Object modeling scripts
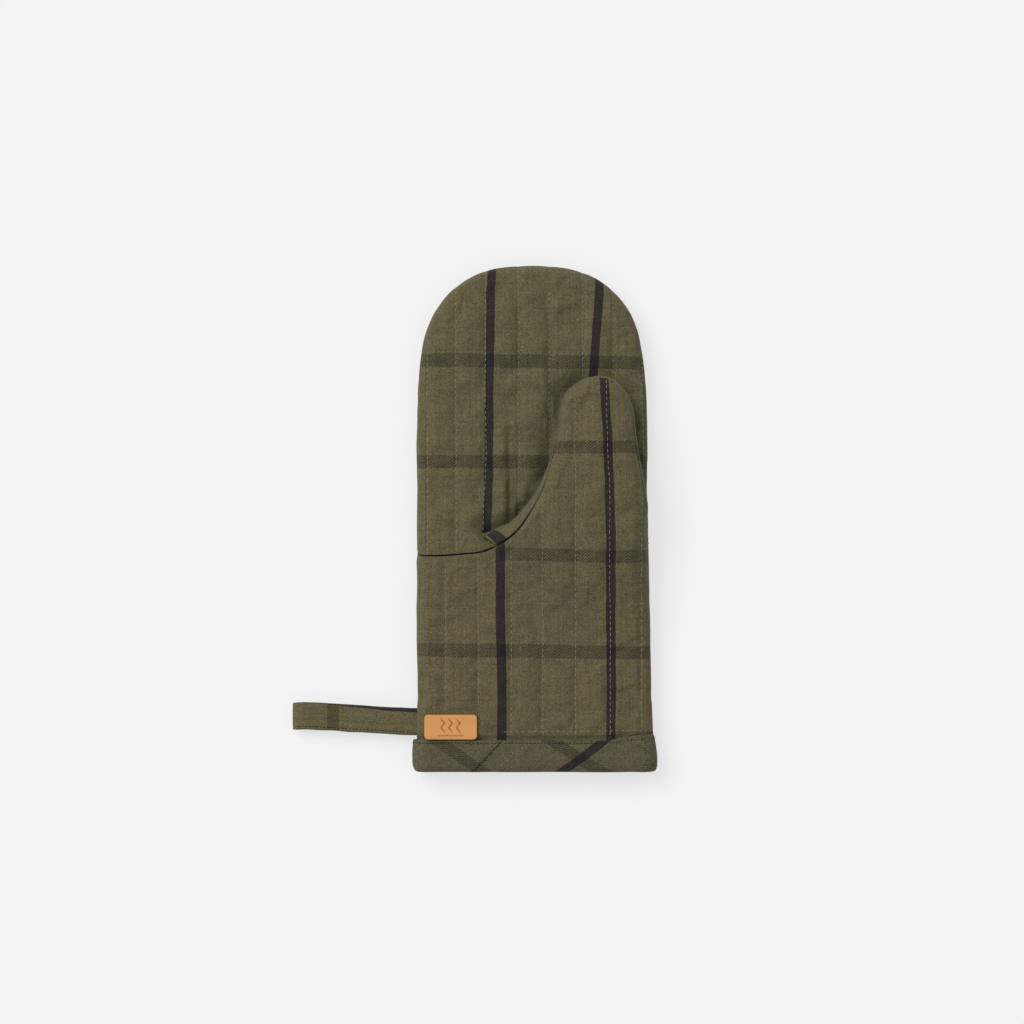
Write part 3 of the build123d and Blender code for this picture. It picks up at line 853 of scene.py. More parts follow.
def lining_material():
    """Plain woven cotton, seen inside the mouth. Every piece shares it."""
    if "Cotton Lining" in bpy.data.materials:
        return bpy.data.materials["Cotton Lining"]
    material, tree, surface = blank_material("Cotton Lining", Roughness=0.93, Specular_IOR_Level=0.2)
    cloth = attribute(tree, "cloth", "Vector")
    x, y, _ = parts(cloth)
    turns = 2 * math.pi / 0.6
    # The weave's sine makes the bump and also tints the colour: painted shade in the gaps and painted highlight on the
    # crowns of the yarns
    weave = maths("SINE", x * turns) * maths("SINE", y * turns)
    fade = group_node(tree, "Cloth Fade", fade_group, {"Cloth": cloth, "Strength": 0.8})
    colour = (*bpy.context.scene.mitt_colours.lining, 1.0)
    dress(surface, shaded(colour, (weave * 0.12 + 1.0) * fade["Tone"]), weave, 0.5, 0.0001)
    return material


def leather_material():
    """Vegetable-tanned leather, darker where the mark is pressed in and along the cut edge."""
    colours = bpy.context.scene.mitt_colours
    material, tree, surface = blank_material("Tan Leather", Specular_IOR_Level=0.35)
    place = output(tree, "ShaderNodeTexCoord", None, "Object")
    grain = group_node(tree, "Leather Grain", grain_group, {"Place": place, "Size": 1700.0})
    colour = shaded((*colours.leather, 1.0), grain["Tone"])
    colour = mix_colour(attribute(tree, "cut_edge") * 0.45, colour, (0.36, 0.15, 0.05, 1.0))
    colour = mix_colour(attribute(tree, "pressed"), colour, (*colours.leather_mark, 1.0))
    dress(surface, colour, grain["Height"], 0.35, 0.0001)
    tree.links.new((grain["Height"] * 0.15 + 0.45).socket, surface.inputs["Roughness"])
    return material


def lean(x0, y0, x1, y1):
    """A plaid line through two points: its middle, and its angle from lengthways in degrees."""
    return (x0 + x1) / 2, (y0 + y1) / 2, math.degrees(math.atan2(x1 - x0, y1 - y0))


def finish_cloth(piece, material):
    piece.data.materials.append(material)
    piece.data.materials.append(lining_material())
    made[piece.name] = piece


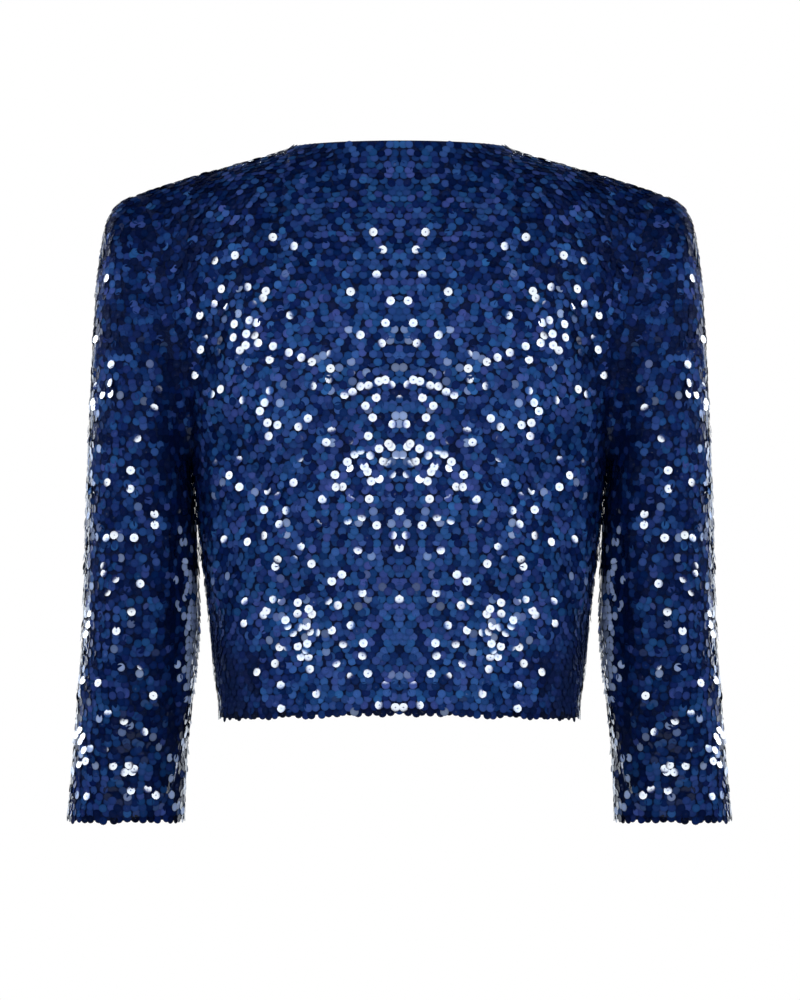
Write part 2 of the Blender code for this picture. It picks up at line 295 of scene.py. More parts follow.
# Painted half-glints: pale, misty ones, in the same places as those that glint but fewer
PAINTED_GLINT_SHARE = 0.30
PAINTED_GLINT_LEAST = 0.12
PAINTED_GLINT_RANGE = 0.55
PAINTED_SHEEN_SEEN = 0.1

# The torso's lower corners, where they lie flat and even, with painted shade making them dark and a faint
# painted sheen greying them
CALM_CORNER = Spot(0.146, -0.408, 0.032, 0.050, 1.0)
CALM_GAIN = 1.8
CORNER_PAINTED_SHADE = 0.10
CORNER_PAINTED_SHEEN = 0.015

# Random waves over the cloth: how many are added, what brings their sum to about 1, and their lengths
WAVES = 7
WAVE_SCALE = 1.87
RIPPLE_LENGTHS = (0.022, 0.060)
MOTTLE_LENGTHS = (0.008, 0.024)

# Finish of the sequins; places on a disc are shares of its width from its middle
SEQUIN_COLOURS = (
    (0.00, (0.0001, 0.002, 0.014)),
    (0.14, (0.0013, 0.016, 0.110)),
    (0.48, (0.0150, 0.058, 0.230)),
    (0.82, (0.0330, 0.095, 0.320)),
    (1.00, (0.0430, 0.118, 0.380)),
)
SEQUIN_TINTS = (
    (0.0, (0.60, 1.12, 1.00)),
    (0.5, (1.00, 1.00, 1.00)),
    (1.0, (1.70, 0.92, 1.04)),
)
# The silvery colour of the painted reflections and painted half-glints
PAINTED_SHEEN_SILVER = (0.58, 0.70, 1.0, 1.0)
# Painted shade darkens each disc towards its rim
RIM_START = 0.22
RIM_END = 0.50
RIM_PAINTED_SHADE = 0.80
HOLE_START = 0.02
HOLE_END = 0.08
HOLE_DEPTH = 0.00012
LEAST_ROUGH = 0.50
MOST_ROUGH = 0.70

# Finish of the cloth and the floor
WEAVE_SCALE = 900.0
WEAVE_DEPTH = 0.0004
WEAVE_COLOURS = (
    (0.0, (0.004, 0.014, 0.075)),
    (0.6, (0.001, 0.006, 0.035)),
)
FLOOR_GRAIN = 1.5
FLOOR_COLOURS = (
    (0.0, (0.50, 0.55, 0.62)),
    (1.0, (0.54, 0.59, 0.66)),
)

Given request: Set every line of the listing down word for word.

Exercise response:
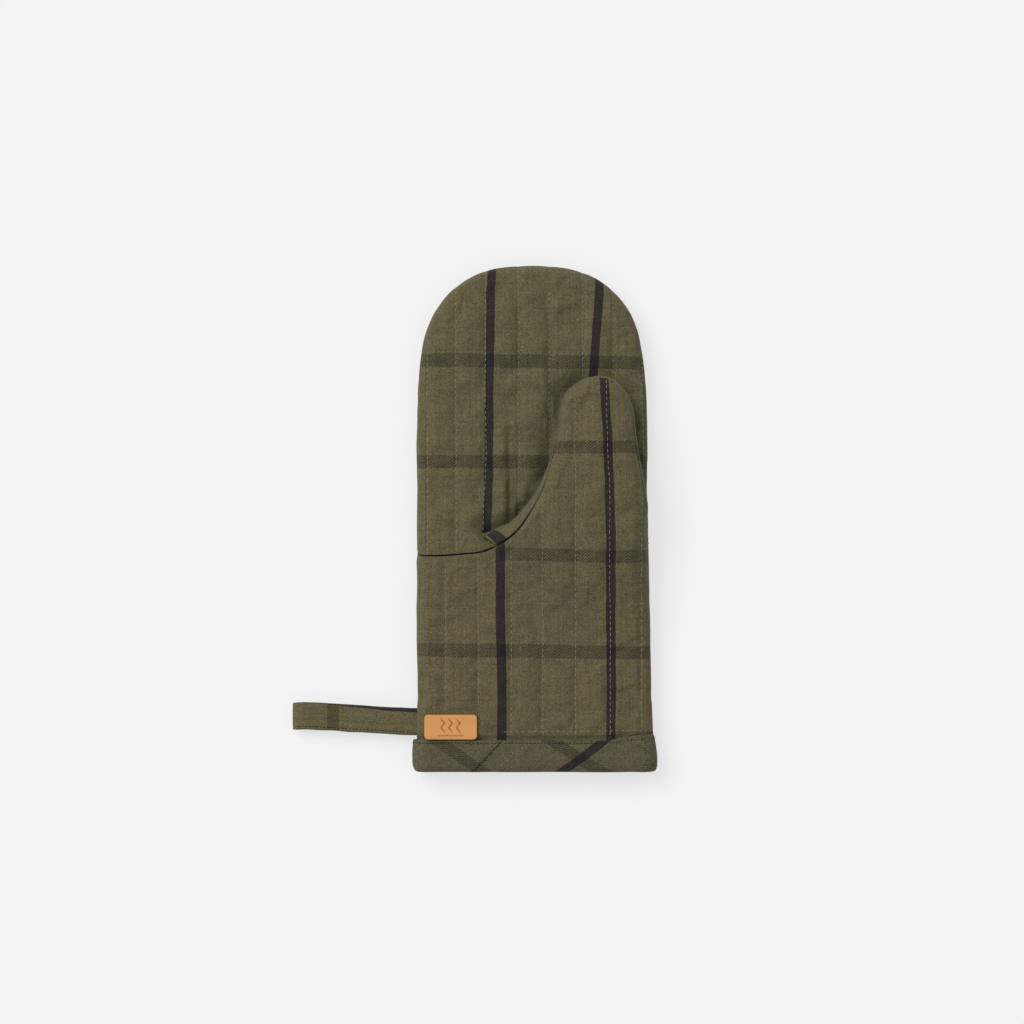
Write part 3 of the build123d and Blender code for this picture. It picks up at line 853 of scene.py. More parts follow.
def lining_material():
    """Plain woven cotton, seen inside the mouth. Every piece shares it."""
    if "Cotton Lining" in bpy.data.materials:
        return bpy.data.materials["Cotton Lining"]
    material, tree, surface = blank_material("Cotton Lining", Roughness=0.93, Specular_IOR_Level=0.2)
    cloth = attribute(tree, "cloth", "Vector")
    x, y, _ = parts(cloth)
    turns = 2 * math.pi / 0.6
    # The weave's sine makes the bump and also tints the colour: painted shade in the gaps and painted highlight on the
    # crowns of the yarns
    weave = maths("SINE", x * turns) * maths("SINE", y * turns)
    fade = group_node(tree, "Cloth Fade", fade_group, {"Cloth": cloth, "Strength": 0.8})
    colour = (*bpy.context.scene.mitt_colours.lining, 1.0)
    dress(surface, shaded(colour, (weave * 0.12 + 1.0) * fade["Tone"]), weave, 0.5, 0.0001)
    return material


def leather_material():
    """Vegetable-tanned leather, darker where the mark is pressed in and along the cut edge."""
    colours = bpy.context.scene.mitt_colours
    material, tree, surface = blank_material("Tan Leather", Specular_IOR_Level=0.35)
    place = output(tree, "ShaderNodeTexCoord", None, "Object")
    grain = group_node(tree, "Leather Grain", grain_group, {"Place": place, "Size": 1700.0})
    colour = shaded((*colours.leather, 1.0), grain["Tone"])
    colour = mix_colour(attribute(tree, "cut_edge") * 0.45, colour, (0.36, 0.15, 0.05, 1.0))
    colour = mix_colour(attribute(tree, "pressed"), colour, (*colours.leather_mark, 1.0))
    dress(surface, colour, grain["Height"], 0.35, 0.0001)
    tree.links.new((grain["Height"] * 0.15 + 0.45).socket, surface.inputs["Roughness"])
    return material


def lean(x0, y0, x1, y1):
    """A plaid line through two points: its middle, and its angle from lengthways in degrees."""
    return (x0 + x1) / 2, (y0 + y1) / 2, math.degrees(math.atan2(x1 - x0, y1 - y0))


def finish_cloth(piece, material):
    piece.data.materials.append(material)
    piece.data.materials.append(lining_material())
    made[piece.name] = piece


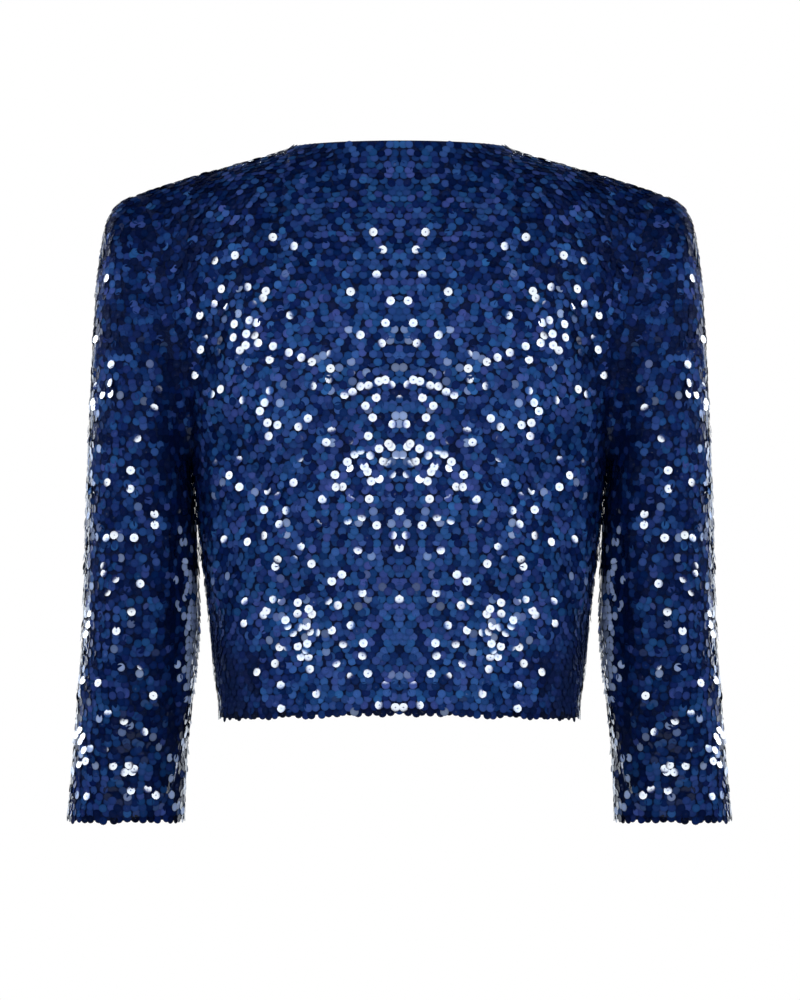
Write part 2 of the Blender code for this picture. It picks up at line 295 of scene.py. More parts follow.
# Painted half-glints: pale, misty ones, in the same places as those that glint but fewer
PAINTED_GLINT_SHARE = 0.30
PAINTED_GLINT_LEAST = 0.12
PAINTED_GLINT_RANGE = 0.55
PAINTED_SHEEN_SEEN = 0.1

# The torso's lower corners, where they lie flat and even, with painted shade making them dark and a faint
# painted sheen greying them
CALM_CORNER = Spot(0.146, -0.408, 0.032, 0.050, 1.0)
CALM_GAIN = 1.8
CORNER_PAINTED_SHADE = 0.10
CORNER_PAINTED_SHEEN = 0.015

# Random waves over the cloth: how many are added, what brings their sum to about 1, and their lengths
WAVES = 7
WAVE_SCALE = 1.87
RIPPLE_LENGTHS = (0.022, 0.060)
MOTTLE_LENGTHS = (0.008, 0.024)

# Finish of the sequins; places on a disc are shares of its width from its middle
SEQUIN_COLOURS = (
    (0.00, (0.0001, 0.002, 0.014)),
    (0.14, (0.0013, 0.016, 0.110)),
    (0.48, (0.0150, 0.058, 0.230)),
    (0.82, (0.0330, 0.095, 0.320)),
    (1.00, (0.0430, 0.118, 0.380)),
)
SEQUIN_TINTS = (
    (0.0, (0.60, 1.12, 1.00)),
    (0.5, (1.00, 1.00, 1.00)),
    (1.0, (1.70, 0.92, 1.04)),
)
# The silvery colour of the painted reflections and painted half-glints
PAINTED_SHEEN_SILVER = (0.58, 0.70, 1.0, 1.0)
# Painted shade darkens each disc towards its rim
RIM_START = 0.22
RIM_END = 0.50
RIM_PAINTED_SHADE = 0.80
HOLE_START = 0.02
HOLE_END = 0.08
HOLE_DEPTH = 0.00012
LEAST_ROUGH = 0.50
MOST_ROUGH = 0.70

# Finish of the cloth and the floor
WEAVE_SCALE = 900.0
WEAVE_DEPTH = 0.0004
WEAVE_COLOURS = (
    (0.0, (0.004, 0.014, 0.075)),
    (0.6, (0.001, 0.006, 0.035)),
)
FLOOR_GRAIN = 1.5
FLOOR_COLOURS = (
    (0.0, (0.50, 0.55, 0.62)),
    (1.0, (0.54, 0.59, 0.66)),
)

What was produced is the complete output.